“I’ve never seen Coogan better” – This Time with Alan Partridge
Although Steve Coogan’s comic creation may have hung up the double-breasted blazers – frequently over-sized and often in bold colour blocks – the character’s first proper run-out since his 2013 feature film Alpha Papa proves to be some of the best Partridge ever made.
When it was first announced that Alan Partridge would make his long-awaited return to presenting gigs for the BBC – standing in for John Baskell on This Time – I doubted that the hapless North Norfolk Digital radio DJ would be able to cut it in 2019. It seemed to me that the monkey-tennis pitcher would do better confined to brief sketches – like Paul Whitehouse and Harry Enfield mostly did with the cheesy has-been DJs Smashie and Nicey. How wrong I was.
It’s fair to say that Partridge (Rover enthusiast, Abba fan, wearer of string-back driving gloves, and staunch opponent of the pedestrianisation of Norwich city centre) left the BBC under a cloud after accidentally shooting one of his guests – restaurant critic Forbes McAllister – with an antique duelling pistol during an interview on his chatshow, Knowing Me, Knowing You. His subsequent, desperate attempts to gain a second series ended in ignominy when he forced a whole stilton (a nice one, with walnuts in it) into the face of Tony Hayers, the BBC commissioning editor, with the immortal cry: “Smell my cheese, you mother!”
Norwich’s most famous fictional son had me limp from laughter almost immediately
After years in the wilderness and 182 days in the Linton Travel Lodge (off the A11 midway between London and Norwich) Alan Gordon Partridge has made a welcome return to primetime BBC television. Norwich’s most famous fictional son had me limp from laughter almost immediately. Malapropism was used to great effect within the first five minutes when Alan introduced a naturalist named Alice Fluck as Alice Clunt. Despite being the oldest and most basic of comedy tropes, it’s one which I find most separates the genius from the chaff. For me, the high-watermark in this regard was set by Larry David with his accidental obituary in the first season of Curb Your Enthusiasm, but this was certainly up there.
Susannah Fielding puts in a stellar performance as the young, pretty, and deceptively charming Jennie Gresham. Complete with perma-grin and platitudinous conversation, Fielding’s well-overserved Alex Jones meets Susannah Reid certainly hit its target. This was complemented by occasional but sublime turns by a peerless Tim Key, who returns as Sidekick Simon. Originally Alan’s co-host-cum-whipping boy on Mid Morning Matters, he accompanies Alan to This Time to take a “sideways look at the news.” Described by Partridge as “the man Friday to my Robinson Clouseau,” Simon Denton apparently “dissects, satirises, and lampoons the news in a manner every bit as funny as a Radio 4 panellist,” yet can’t operate the studio’s “digiwall” and has forgotten to upload the tweets. These exquisitely painful, embarrassingly amusing sequences were precious. Felicity Montagu reprising her role as Alan’s assistant (no longer mere PA consigned to fungal foot powder buying duties) was another personal highlight.

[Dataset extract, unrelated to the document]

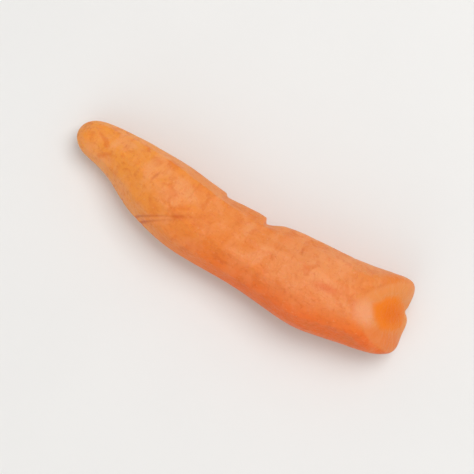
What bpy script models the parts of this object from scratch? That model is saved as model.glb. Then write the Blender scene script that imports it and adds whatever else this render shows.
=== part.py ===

I’d recommend you give this genuinely funny and clever show a try
The One Show parody serves as a platform for Alan’s eternal on-screen optimism (“Maybe it’s time to take a fresh look at Shell”) and his common sense scepticism (the World Health Organisation? “Here we go again…”). What’s more, as a sort of idiot savant poet of the news magazine format, Alan excelled. A reference to agriculture causes him verbally to sketch “a tumbledown farmhouse nestled in the cleavage of bosomy downs” whilst a walk round Soho prompts something about “pole dancers from Lapland, and lap dancers from Poland.” If that’s not premium Partridge from the top drawer, then what is? The final sequence – an interview with a “hacktivist” wearing a giraffe mask – sees Alan unmask the cyberterrorist in classic Partridge style, reminiscent of when he exposed Lt Col Kojack Slaphead III as Martin Dwire.
Watching This Time with Alan Partridge, I often felt I’d never seen Coogan better or Partridge funnier. Having scriptwriters who don’t hate him certainly played a significant part in this. The Patrick Marber and Armando Iannucci approach to Partridge, Coogan told last year’s Edinburgh Television Festival, felt “a bit like pulling wings off an insect. It was fun but quite cruel.” The new writers – Cheshire brothers Rob and Neil Gibbons – have a much more sympathetic approach. “Although he’s a fool, they don’t want him to be destroyed, they don’t want him to fail completely. He’s well intentioned even if he’s wrong.” On TV, this translated as a character more rounded and involving but still endearingly silly and oh-God-did-he-really-just-say-that? So, whether you’ve got the Alan Partridge tie and blazer badge combination pack or gone the whole hog and indelibly inked Alan’s face on your abdomen, I’d recommend you give this genuinely funny and clever show a try. And that’s considering no one even thought of saying “Ah ha!”